Both Indonesia and Malaysia have the ability to increase domestic consumption of biodiesel. Indonesia’s president has said he wants to expand biodiesel blends in diesel fuel to 30% (a so-called B30 blend) by January 2020, a move the government estimates would boost domestic consumption of biodiesel by 50%. A 20% blend, or B20, is currently mandated, though it is not consistently enforced. In Malaysia, where the biodiesel standard is 10%, there’s even greater room for growth in domestic consumption.

In addition, China is positioned to take advantage of any excess supplies of palm oil. The country’s outbreak of African swine fever has not only cut Chinese hog production, it's also limited China’s demand for soybeans and soybean meal. As a result, as China’s soybean crushers produce less meal, they also produce less edible soybean oil. The USDA estimates that China’s soybean meal consumption will fall this year for the first time since 2006 to 66 million tonnes--a drop of 5.3%, which is the largest percentage point decline since 1990/91. China will produce 6% less soybean oil this year, the USDA estimates.

The bars in the chart above show the ebb and flow of Chinese vegetable oil imports, broken down by oil varieties. The outbreak of African swine fever has reduced China’s soybean crush rate (pink line), resulting in lower production of soybean meal and soy oil. Beijing expects vegetable oil imports this year will increase by 33%. Click on the image to go to an interactive chart on the Gro web app.
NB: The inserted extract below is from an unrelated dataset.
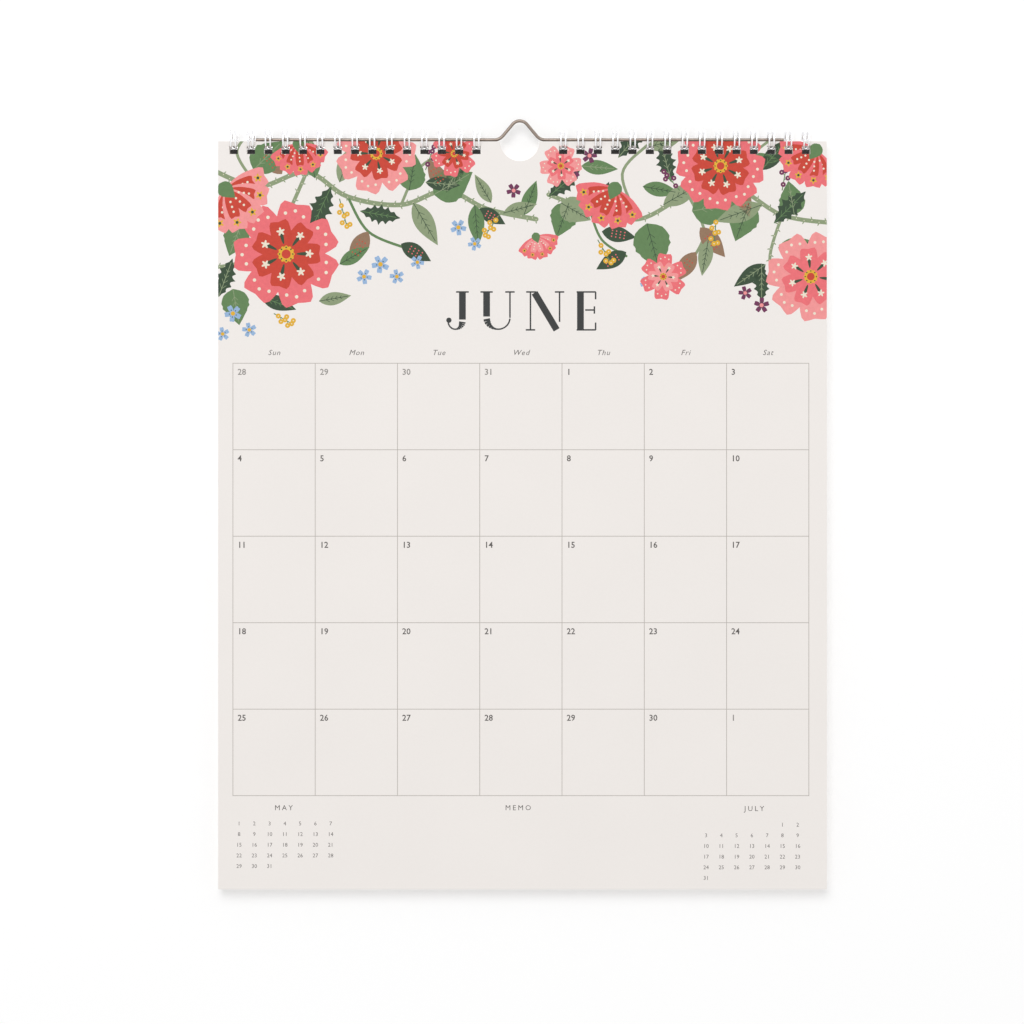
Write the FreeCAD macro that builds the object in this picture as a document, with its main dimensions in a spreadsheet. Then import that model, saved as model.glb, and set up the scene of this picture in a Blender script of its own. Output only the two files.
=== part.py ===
import FreeCAD, Part
import Sketcher
import math
import os

# A wall calendar on twin-loop wire. Row frame: X across the page, +Y into the wall, Z up.
# The origin is the underside of the hanger's hump, where the nail carries it.

# Sizes in millimetres and degrees
SIZES = (
    # printed sheets
    ("sheet_width", 297.0),
    ("sheet_height", 365.0),
    ("paper_thickness", 0.17),
    ("remaining_months", 8),
    ("turned_months", 3),
    ("card_thickness", 0.5),
    ("cover_thickness", 0.25),
    ("leaf_gap", 0.04),
    # punching
    ("punch_shift", 1.3),
    ("side_margin", 7.0),
    ("hole_margin", 2.2),
    ("hole_side_play", 0.4),
    ("hole_clearance", 0.1),
    ("hole_drop", 2.4),
    ("notch_clearance", 0.1),
    # twin-loop wire
    ("loop_pitch", 8.467),
    ("middle_loops_left_out", 4),
    ("loop_wire", 0.95),
    ("loop_spacing", 2.3),
    ("root_bend", 0.6),
    ("tip_gap", 0.08),
    ("seam_clearance", 0.05),
    ("ring_steps", 8),
    # hanger
    ("hanger_wire", 1.6),
    ("hanger_length", 258.0),
    ("hanger_clearance", 0.15),
    ("hump_rise", 9.3),
    ("apex_radius", 4.5),
    ("foot_radius", 5.5),
    ("flank_angle", 50.0),
)

# Sizes that follow from the driving ones
# Front to back: current sheet, remaining sheets, seam of the wires, card, cover, turned sheets.
DERIVED = (
    ("front_stack", "paper_thickness * (1 + remaining_months) + leaf_gap"),
    ("back_stack", "card_thickness + cover_thickness + turned_months * paper_thickness + 2 * leaf_gap"),
    ("seam_gap", "loop_wire + 2 * seam_clearance"),
    ("half_depth", "(front_stack + seam_gap + back_stack) / 2"),
    ("seam_place", "front_stack + seam_gap / 2 - half_depth"),
    ("axis_drop", "hump_rise - hanger_wire / 2"),
    ("edge_drop", "hanger_wire / 2 + hanger_clearance"),
    ("page_top", "axis_drop + edge_drop"),
    ("hole_depth", "edge_drop + hole_margin"),
    ("ring_inner", "sqrt((hole_depth + hole_clearance) ^ 2 + half_depth ^ 2)"),
    ("ring_radius", "ring_inner + loop_wire / 2"),
    ("hole_width", "loop_spacing + loop_wire + 2 * hole_side_play"),
    ("hole_height", "ring_inner + loop_wire - hole_depth + hole_drop"),
    ("first_loop", "(middle_loops_left_out + 1) / 2 * loop_pitch"),
    ("last_room", "sheet_width / 2 - punch_shift - side_margin - first_loop"),
    ("loops_per_run", "floor(last_room / loop_pitch) + 1"),
    ("run_length", "(loops_per_run - 1) * loop_pitch"),
    ("foot_run", "foot_radius * sin(flank_angle * 1deg)"),
    ("foot_rise", "foot_radius * (1 - cos(flank_angle * 1deg))"),
    ("apex_run", "apex_radius * sin(flank_angle * 1deg)"),
    ("apex_fall", "apex_radius * (1 - cos(flank_angle * 1deg))"),
    ("flank_run", "(hump_rise - foot_rise - apex_fall) / tan(flank_angle * 1deg)"),
    ("hump_half", "foot_run + flank_run + apex_run"),
    ("passing_height", "half_depth - paper_thickness"),
    ("foot_inner", "foot_radius - hanger_wire / 2"),
    ("foot_reach", "sqrt(foot_inner ^ 2 - (foot_radius - passing_height) ^ 2)"),
    ("notch_radius", "hump_half - foot_reach + notch_clearance"),
)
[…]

China National Grain and Oils Information Center (CNGOIC) estimates that China will import 10 millions tonnes of vegetable oil this year, 33% more than last year. Vegetable oils are highly substitutable, meaning China can make up for its lost soybean oil by importing, for example, soybean oil from South America, or canola oil from Canada, or palm oil from Southeast Asia. China and India in particular, routinely switch between soybean oil and palm oil for their import needs based on price. This year, the price spread between soybean oil and palm oil on China’s Dalian Commodity Exchange has widened significantly, making palm oil a good option for end users. China’s palm oil imports in the first eight months of this year are up almost 60% from the same period a year earlier.

The futures price spread between soybean oil and palm oil on China’s Dalian Commodity Exchange shows soy oil requiring an increasing price premium to palm. Palm oil’s discount relative to soy is the widest its been since late 2015 and is incentivizing strong Chinese demand for imported palm oil.

Conclusion

The EU’s new policies to limit consumption of palm-based biofuels reflect an effort to combat climate change. EU data shows that as developed markets have worked to shift toward renewable biofuels, the amount of land used to cultivate crops has expanded. Forests have been cleared to make way for increased food crop use highlighting the unintended effects of biofuel legislation. Palm oil has been disproportionately linked to deforestation, compared with other biofuel feedstocks such as corn, soybeans, and sugarcane, the EU found.

However, Europe’s ability to effectively limit palm oil production in Southeast Asia is questionable. Global population growth will bring increased vegetable oil demand. And China and India are particularly well positioned to benefit from a drop in palm oil demand from Europe. As a result, the new EU policies may end up serving a mostly symbolic purpose.